Con una scelta estremamente coraggiosa ma altrettanto rischiosa, Atari decide di proporre sul mercato, a costi non esattamente concorrenziali, una console indirizzata quasi esclusivamente ai cultori d'epoca, che hanno saputo custodire come un tesoro le loro cartucce ed i loro controller originali per più di quarant'anni.
Complici una buona qualità costruttiva e diverse strizzate d'occhio ai più nostalgici, Atari 2600+ potrà sicuramente concorrere a diventare il regalo di Natale più ambito per i bambini dei primi anni ottanta, quarantenni di oggi.
Per tutti gli altri videogiocatori, ovvero la stragrande maggioranza, però, il progetto nostalgia messo in piedi da Atari è troppo rigoroso e troppo costoso per essere davvero appetibile, a causa della scarsa reperibilità delle cartucce originali e dell'altrettanto scarso appeal grafico dei giochi in esse contenuti.
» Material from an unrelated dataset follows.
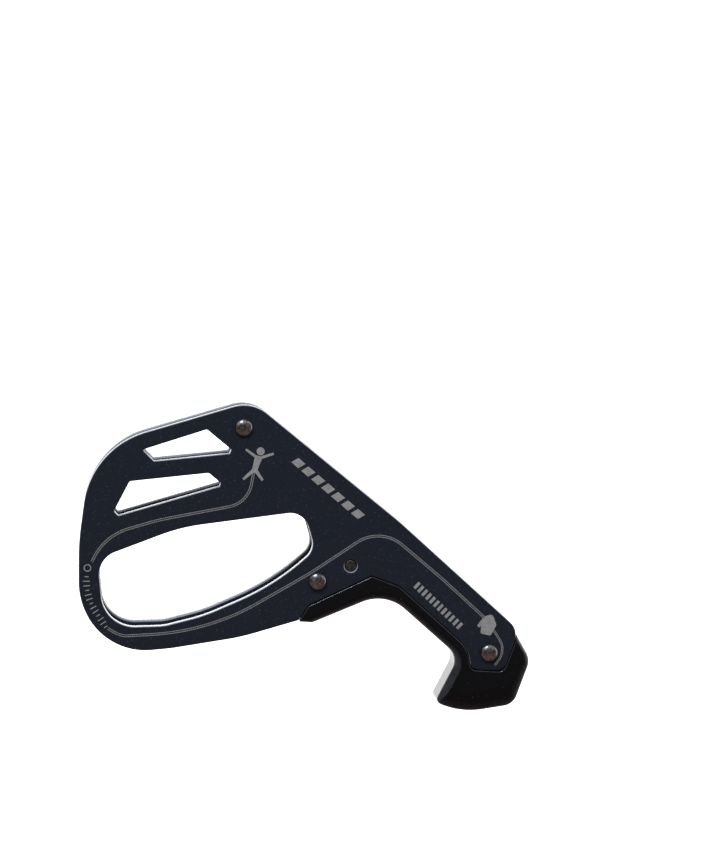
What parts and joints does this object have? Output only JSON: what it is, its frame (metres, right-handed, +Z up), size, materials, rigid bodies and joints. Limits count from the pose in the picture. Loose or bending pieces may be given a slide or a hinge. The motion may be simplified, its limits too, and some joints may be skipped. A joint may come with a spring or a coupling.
{
  "type": "assisted braking belay device",
  "caption": "Tube-style assisted-braking belay device: riveted side plates with a carabiner slot and slanted windows, and a moulded thumb-hook handle.",
  "frame": {"origin": "centre of the carabiner slot's round end, half way between the side plates", "axes": "+X from the carabiner end towards the thumb hook, +Z up with the nose rivet at the top, -Y out of the front plate"},
  "size_m": [0.1133, 0.0212, 0.0775],
  "materials": {
    "plate_anodised": "bead-blasted dark blue-grey anodised aluminium alloy",
    "handle_plastic": "satin black glass-filled nylon with a fine spark texture",
    "rivet_steel": "smooth dark stainless steel",
    "bare_steel": "bare stainless steel"
  },
  "bodies": {
    "root": {"front_plate": "plate_anodised", "rear_plate": "plate_anodised", "handle_body": "handle_plastic", "brake_insert": "bare_steel", "nose_rivet": "rivet_steel", "brake_rivet": "rivet_steel", "handle_rivet": "rivet_steel", "nose_bush": "bare_steel", "brake_sleeve": "bare_steel", "handle_sleeve": "bare_steel", "locating_pin": "rivet_steel"}
  },
  "joints": []
}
Le sensazioni controller alla mano sono positive, a patto che le si sia già provate una vita fa o di scendere a compromessi con titoli che hanno sì fatto la storia del medium ma che accusano inevitabilmente il peso dei quattro decenni intercorsi dal loro debutto sul mercato.
Se appartenete alla nicchia che era evidentemente l'obiettivo del publisher americano, potreste trovare pane per i vostri denti qui (e tante, nostalgiche gioie), ma in tutti gli altri casi il gioco, probabilmente, non vale la candela. Quantomeno non ai centoventi euro richiesti al lancio del prodotto.